Yes, my views are movable. I'll happily accept a source that backs up the original claim about billions of dollars spent on public ignorance, but it has to do that. The other guy was reduced to something like, "ok but if this guy got 5x the money he asked for, for 20 years, then that's 1/5th of a billion so that's kinda like billions being spent right now", which is just hilarious.

I really don't get why anyone is trying to defend this claim that billions of dollars are being spent by oil companies on climate related advertising. It's just transparently untrue. All the most effective stuff arguing against climatology is by individual authors, bloggers, journalists and scientists. And they're doing it for peanuts, or nothing at all.


I think your specific bar is too high. We're talking about a specifically covert operation with subterfuge. You're looking for a smoking gun in the murder's hand at the scene of the crime. There are smoking guns, but the murder's fingerprints, and a man running away, but that's not the bar you're asking for.

But here

https://climateinvestigations.org/trade-association-pr-spend...

https://www.desmog.com/databases/

You'll also find these useful as they help you understand subterfuge. I mean your arguments aren't consistent. You're saying that Gates Foundation is playing subterfuge and willing to dig into that but you aren't with these other foundations. Idk why you think that if you want to make a "grass roots" campaign why you wouldn't incorporate other topics and set up a bunch of shells that are hiding your name. I mean no one is going to donate to "Exxon Mobile thinks the scientists are dumb" charity.

https://news.harvard.edu/gazette/story/2021/09/oil-companies...

https://www.theguardian.com/environment/2021/nov/18/the-forg...

https://www.nytimes.com/interactive/2018/08/01/magazine/clim...

I'm not convinced you can change your mind. I'm convinced you're seeking validation and like rolling around in the mud arguing with people on the internet. We're done.


We're looking for a smoking gun because the original poster said there were "billions of dollars spent in an effort to increase public ignorance". For that claim to be true you'd need an entire battlefield of smoking guns. The idea that there's billions of dollars spent on influencing the public and the whole thing is entirely covert is a conspiracy theory. It can be true, but requires good evidence, not a light-year sized goalpost move.

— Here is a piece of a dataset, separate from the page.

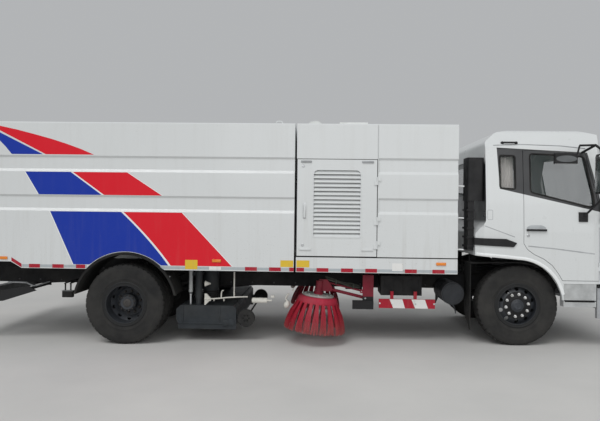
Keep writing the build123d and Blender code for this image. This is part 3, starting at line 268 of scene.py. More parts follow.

> You're saying that Gates Foundation is playing subterfuge

No I haven't said that. I've said, quite clearly, that the Gates Foundation is an example of spending vast sums very openly and non-subtly. You can even search their website to learn about their spending. Which is my point! I can evidence my claims because a billion dollars spent on influencing the public is about as non-subtle as you can get and easily proven when true.

This is the second time you've quite seriously misinterpreted clear statements by me in this thread. Firstly you read 60 seconds as 1 second, now you think I've said the Gates Foundation is an example of "playing subterfuge", but that's not a claim even its critics make of it. You've projected your own biases onto my posts and read things that aren't there.